• _Dataset extract_
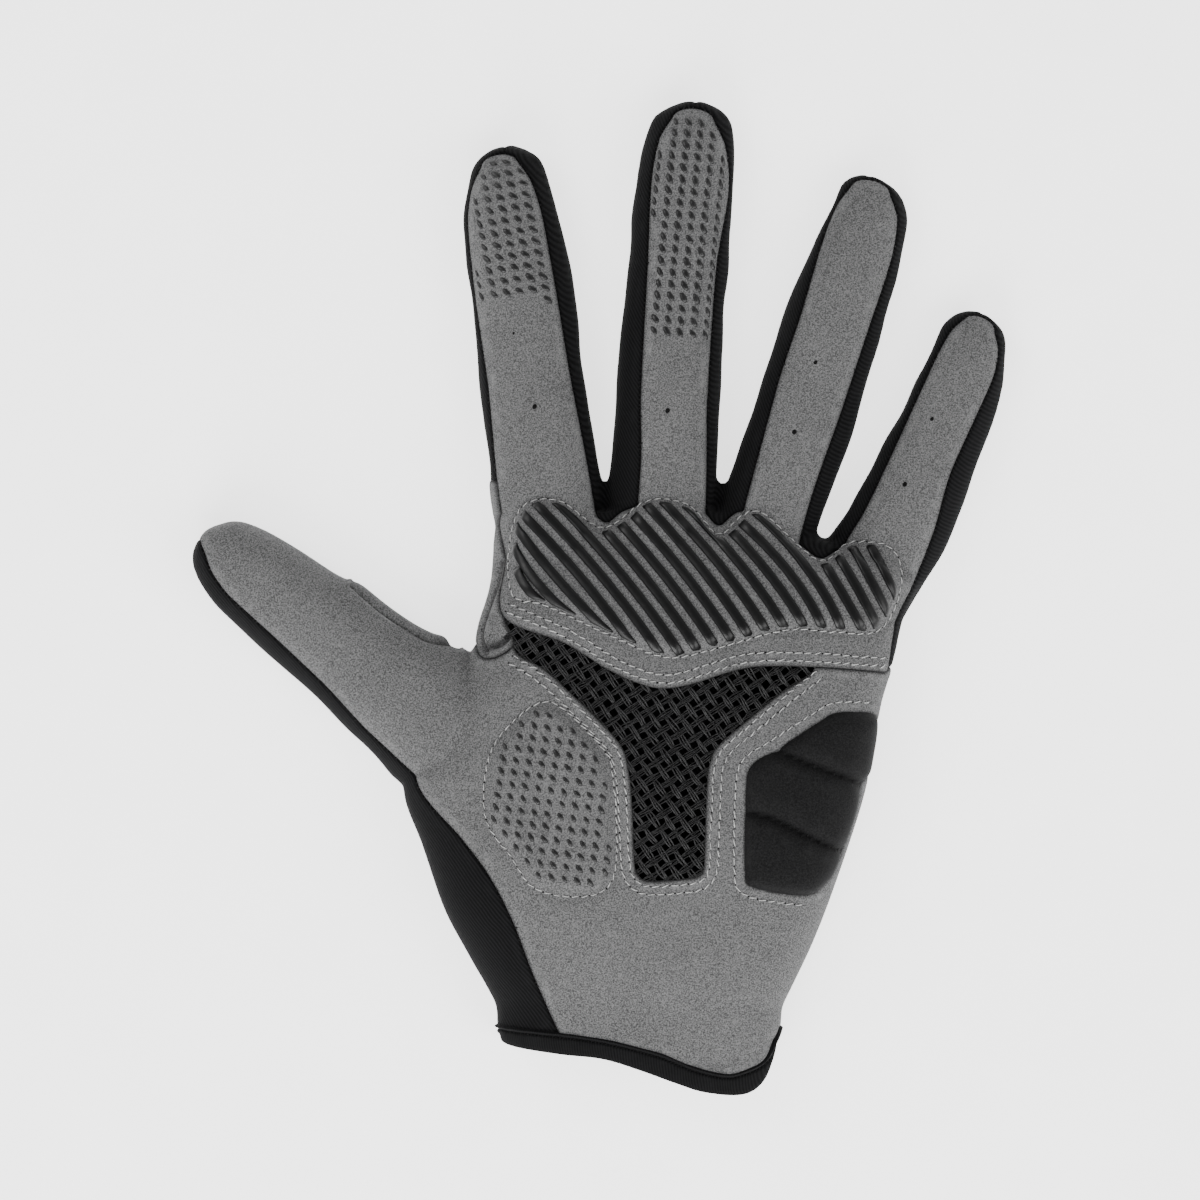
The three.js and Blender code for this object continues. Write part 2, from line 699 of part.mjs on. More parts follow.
// The longest stretch of a line inside an outline, as shares of the line
function insideStretch(from, to, outline) {
  const crossings = [];
  outline.forEach((a, k) => {
    const b = outline[(k + 1) % outline.length];
    const run = to.clone().sub(from);
    const edge = b.clone().sub(a);
    const bend = run.x * edge.y - run.y * edge.x;
    const gap = a.clone().sub(from);
    const alongRun = (gap.x * edge.y - gap.y * edge.x) / bend;
    const alongEdge = (gap.x * run.y - gap.y * run.x) / bend;
    if (alongEdge >= 0 && alongEdge < 1) crossings.push(alongRun);
  });
  crossings.sort((a, b) => a - b);
  const stretches = [];
  for (let k = 0; k + 1 < crossings.length; k += 2) {
    stretches.push([crossings[k], crossings[k + 1]]);
  }
  stretches.sort((a, b) => b[1] - b[0] - (a[1] - a[0]));
  return stretches[0];
}

function capsule(from, to, width, steps = 2) {
  const along = to.clone().sub(from).normalize();
  const start = Math.atan2(along.y, along.x);
  const points = [];
  [to, from].forEach((end, k) => {
    for (let step = 0; step <= steps; step += 1) {
      const angle = start + k * Math.PI + (step / steps - 0.5) * Math.PI;
      points.push(new THREE.Vector2(Math.cos(angle), Math.sin(angle)).multiplyScalar(width / 2).add(end));
    }
  });
  return points;
}

function stripeLines() {
  const edge = grow(knuckleEdge, -stripeWidth / 2);
  const drop = palmLength / 4;
  return stripeGroups.flatMap((group) => {
    const count = Math.max(1, Math.round((group.span * palmWidth) / stripePitch));
    return Array.from({ length: count }, (_, k) => {
      const share = count > 1 ? k / (count - 1) : 0;
      const lean = THREE.MathUtils.lerp(group.leanFirst, group.leanLast, share);
      const x = group.start * palmWidth + k * stripePitch;
      const y = knuckleLineY * palmLength;
      const from = new THREE.Vector2(x - lean * drop, y + drop);
      const to = new THREE.Vector2(x + lean * drop, y - drop);
      const stretch = insideStretch(from, to, edge);
      return stretch && stretch.map((t) => from.clone().lerp(to, t));
    });
  });
}
const stripeBase = gloveForm(knuckleTop + seamGap);
const stripeSkin = gloveForm(knuckleTop + seamGap + stripeRise);
const stripeLayer = stripeSkin.subtract(stripeBase);
stripeLines()
  .filter((line) => line && line[0].distanceTo(line[1]) > stripeWidth)
  .forEach(([from, to], k) => {
    const name = "grip_stripe_" + String(k + 1).padStart(2, "0");
    pieces[name] = stripeLayer.intersect(padRegion(capsule(from, to, stripeWidth)));
  });

// Materials
const suede = { color: 0x77787a, roughness: 0.95, metalness: 0 };
const knit = { color: 0x17181a, roughness: 0.9, metalness: 0 };
const looks = {
  palm_upper: suede,
  face_index: suede,
  face_middle: suede,
  face_ring: suede,
  face_little: suede,
  face_thumb: suede,
  palm_lower: suede,
  thumb_gusset: suede,
  knuckle_pad: { color: 0x7b7c7e, roughness: 0.95, metalness: 0 },
  thenar_pad: { color: 0x737476, roughness: 0.95, metalness: 0 },
  heel_pad: { color: 0x1b1b1d, roughness: 0.75, metalness: 0 },
  mesh_insert: { color: 0x101012, roughness: 0.8, metalness: 0 },
  cuff_binding: { color: 0x141416, roughness: 0.7, metalness: 0 },
};
const silicone = { color: 0x0b0b0c, roughness: 0.3, metalness: 0 };

// The main body of a cut piece, without slivers that a cut leaves beside it
function mainBody(solid) {
  const bodies = solid.decompose();
  return bodies.sort((a, b) => b.volume() - a.volume())[0];
}

function toMesh(name, solid) {
  const { vertProperties, triVerts } = mainBody(solid).getMesh();
  const geometry = new THREE.BufferGeometry();
  geometry.setAttribute("position", new THREE.BufferAttribute(new Float32Array(vertProperties), 3));
  geometry.setIndex(new THREE.BufferAttribute(new Uint32Array(triVerts), 1));
  geometry.computeVertexNormals();
  const look = looks[name] ?? (name.startsWith("grip_stripe") ? silicone : knit);
  const mesh = new THREE.Mesh(geometry, new THREE.MeshStandardMaterial(look));
  mesh.name = name;
  return mesh;
}

const group = new THREE.Group();
Object.entries(pieces).forEach(([name, solid]) => group.add(toMesh(name, solid)));

export default group;
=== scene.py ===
"""Full-finger cycling glove for the left hand, lying palm up on a pale table.

The glove's skin is one smooth form. Each cloth piece is cut from it along its seams, given a
thickness and rolled edges, and dressed with its own finish. Lengths in this file are millimetres
until a mesh is made; the scene itself is in metres.
"""

import logging
import math
from dataclasses import dataclass, field
from enum import Enum
from typing import Optional, Sequence

import bpy
import numpy as np
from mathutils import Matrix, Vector
from mathutils.bvhtree import BVHTree


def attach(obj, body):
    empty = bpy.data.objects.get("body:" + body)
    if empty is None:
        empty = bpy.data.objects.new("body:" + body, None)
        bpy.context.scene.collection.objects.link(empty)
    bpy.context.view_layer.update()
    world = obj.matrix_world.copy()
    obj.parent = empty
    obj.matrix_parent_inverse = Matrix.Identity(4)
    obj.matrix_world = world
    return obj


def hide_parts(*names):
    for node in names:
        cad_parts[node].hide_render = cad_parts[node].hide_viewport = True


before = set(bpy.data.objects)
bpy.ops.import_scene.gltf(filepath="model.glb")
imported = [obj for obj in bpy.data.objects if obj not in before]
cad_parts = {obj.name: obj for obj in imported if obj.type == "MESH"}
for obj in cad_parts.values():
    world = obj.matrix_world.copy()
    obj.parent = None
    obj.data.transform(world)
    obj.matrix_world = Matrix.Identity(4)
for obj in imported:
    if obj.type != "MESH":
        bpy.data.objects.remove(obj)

Array = np.ndarray
Table = Sequence[Sequence[float]]

log = logging.getLogger("glove")

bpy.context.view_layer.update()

MM = 0.001

# Main sizes, mm. The suede starts at the split height, the knit ends there.
PALM_WIDTH = 98.0
PALM_LENGTH = 132.0
PALM_THICKNESS = 21.0
EDGE_RADIUS = 13.0
SPLIT_HEIGHT = 5.2
CLOTH = 1.3

# Sections: height of the widest place as a share of the thickness, share of the crown in the top,
# and the largest share of a half width that an edge rounds off
SIDE_SHARE = 0.42
CROWN_SHARE = 0.14
EDGE_SHARE = 0.8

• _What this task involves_
Take the listing above and write it out again exactly.

• _Finished task_
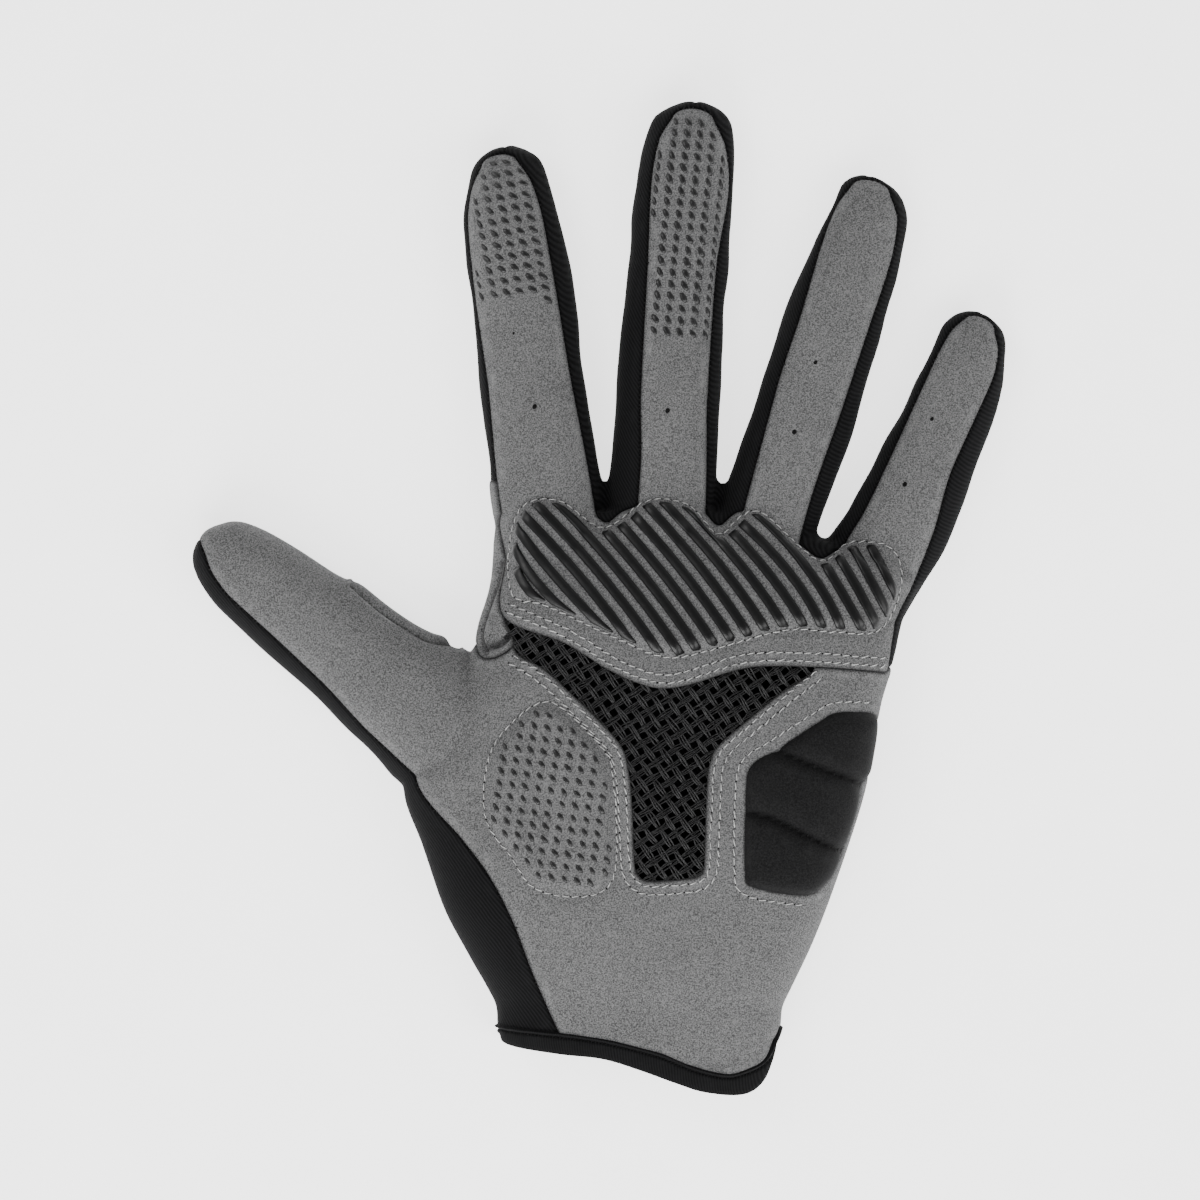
The three.js and Blender code for this object continues. Write part 2, from line 699 of part.mjs on. More parts follow.
// The longest stretch of a line inside an outline, as shares of the line
function insideStretch(from, to, outline) {
  const crossings = [];
  outline.forEach((a, k) => {
    const b = outline[(k + 1) % outline.length];
    const run = to.clone().sub(from);
    const edge = b.clone().sub(a);
    const bend = run.x * edge.y - run.y * edge.x;
    const gap = a.clone().sub(from);
    const alongRun = (gap.x * edge.y - gap.y * edge.x) / bend;
    const alongEdge = (gap.x * run.y - gap.y * run.x) / bend;
    if (alongEdge >= 0 && alongEdge < 1) crossings.push(alongRun);
  });
  crossings.sort((a, b) => a - b);
  const stretches = [];
  for (let k = 0; k + 1 < crossings.length; k += 2) {
    stretches.push([crossings[k], crossings[k + 1]]);
  }
  stretches.sort((a, b) => b[1] - b[0] - (a[1] - a[0]));
  return stretches[0];
}

function capsule(from, to, width, steps = 2) {
  const along = to.clone().sub(from).normalize();
  const start = Math.atan2(along.y, along.x);
  const points = [];
  [to, from].forEach((end, k) => {
    for (let step = 0; step <= steps; step += 1) {
      const angle = start + k * Math.PI + (step / steps - 0.5) * Math.PI;
      points.push(new THREE.Vector2(Math.cos(angle), Math.sin(angle)).multiplyScalar(width / 2).add(end));
    }
  });
  return points;
}

function stripeLines() {
  const edge = grow(knuckleEdge, -stripeWidth / 2);
  const drop = palmLength / 4;
  return stripeGroups.flatMap((group) => {
    const count = Math.max(1, Math.round((group.span * palmWidth) / stripePitch));
    return Array.from({ length: count }, (_, k) => {
      const share = count > 1 ? k / (count - 1) : 0;
      const lean = THREE.MathUtils.lerp(group.leanFirst, group.leanLast, share);
      const x = group.start * palmWidth + k * stripePitch;
      const y = knuckleLineY * palmLength;
      const from = new THREE.Vector2(x - lean * drop, y + drop);
      const to = new THREE.Vector2(x + lean * drop, y - drop);
      const stretch = insideStretch(from, to, edge);
      return stretch && stretch.map((t) => from.clone().lerp(to, t));
    });
  });
}
const stripeBase = gloveForm(knuckleTop + seamGap);
const stripeSkin = gloveForm(knuckleTop + seamGap + stripeRise);
const stripeLayer = stripeSkin.subtract(stripeBase);
stripeLines()
  .filter((line) => line && line[0].distanceTo(line[1]) > stripeWidth)
  .forEach(([from, to], k) => {
    const name = "grip_stripe_" + String(k + 1).padStart(2, "0");
    pieces[name] = stripeLayer.intersect(padRegion(capsule(from, to, stripeWidth)));
  });

// Materials
const suede = { color: 0x77787a, roughness: 0.95, metalness: 0 };
const knit = { color: 0x17181a, roughness: 0.9, metalness: 0 };
const looks = {
  palm_upper: suede,
  face_index: suede,
  face_middle: suede,
  face_ring: suede,
  face_little: suede,
  face_thumb: suede,
  palm_lower: suede,
  thumb_gusset: suede,
  knuckle_pad: { color: 0x7b7c7e, roughness: 0.95, metalness: 0 },
  thenar_pad: { color: 0x737476, roughness: 0.95, metalness: 0 },
  heel_pad: { color: 0x1b1b1d, roughness: 0.75, metalness: 0 },
  mesh_insert: { color: 0x101012, roughness: 0.8, metalness: 0 },
  cuff_binding: { color: 0x141416, roughness: 0.7, metalness: 0 },
};
const silicone = { color: 0x0b0b0c, roughness: 0.3, metalness: 0 };

// The main body of a cut piece, without slivers that a cut leaves beside it
function mainBody(solid) {
  const bodies = solid.decompose();
  return bodies.sort((a, b) => b.volume() - a.volume())[0];
}

function toMesh(name, solid) {
  const { vertProperties, triVerts } = mainBody(solid).getMesh();
  const geometry = new THREE.BufferGeometry();
  geometry.setAttribute("position", new THREE.BufferAttribute(new Float32Array(vertProperties), 3));
  geometry.setIndex(new THREE.BufferAttribute(new Uint32Array(triVerts), 1));
  geometry.computeVertexNormals();
  const look = looks[name] ?? (name.startsWith("grip_stripe") ? silicone : knit);
  const mesh = new THREE.Mesh(geometry, new THREE.MeshStandardMaterial(look));
  mesh.name = name;
  return mesh;
}

const group = new THREE.Group();
Object.entries(pieces).forEach(([name, solid]) => group.add(toMesh(name, solid)));

export default group;
=== scene.py ===
"""Full-finger cycling glove for the left hand, lying palm up on a pale table.

The glove's skin is one smooth form. Each cloth piece is cut from it along its seams, given a
thickness and rolled edges, and dressed with its own finish. Lengths in this file are millimetres
until a mesh is made; the scene itself is in metres.
"""

import logging
import math
from dataclasses import dataclass, field
from enum import Enum
from typing import Optional, Sequence

import bpy
import numpy as np
from mathutils import Matrix, Vector
from mathutils.bvhtree import BVHTree


def attach(obj, body):
    empty = bpy.data.objects.get("body:" + body)
    if empty is None:
        empty = bpy.data.objects.new("body:" + body, None)
        bpy.context.scene.collection.objects.link(empty)
    bpy.context.view_layer.update()
    world = obj.matrix_world.copy()
    obj.parent = empty
    obj.matrix_parent_inverse = Matrix.Identity(4)
    obj.matrix_world = world
    return obj


def hide_parts(*names):
    for node in names:
        cad_parts[node].hide_render = cad_parts[node].hide_viewport = True


before = set(bpy.data.objects)
bpy.ops.import_scene.gltf(filepath="model.glb")
imported = [obj for obj in bpy.data.objects if obj not in before]
cad_parts = {obj.name: obj for obj in imported if obj.type == "MESH"}
for obj in cad_parts.values():
    world = obj.matrix_world.copy()
    obj.parent = None
    obj.data.transform(world)
    obj.matrix_world = Matrix.Identity(4)
for obj in imported:
    if obj.type != "MESH":
        bpy.data.objects.remove(obj)

Array = np.ndarray
Table = Sequence[Sequence[float]]

log = logging.getLogger("glove")

bpy.context.view_layer.update()

MM = 0.001

# Main sizes, mm. The suede starts at the split height, the knit ends there.
PALM_WIDTH = 98.0
PALM_LENGTH = 132.0
PALM_THICKNESS = 21.0
EDGE_RADIUS = 13.0
SPLIT_HEIGHT = 5.2
CLOTH = 1.3

# Sections: height of the widest place as a share of the thickness, share of the crown in the top,
# and the largest share of a half width that an edge rounds off
SIDE_SHARE = 0.42
CROWN_SHARE = 0.14
EDGE_SHARE = 0.8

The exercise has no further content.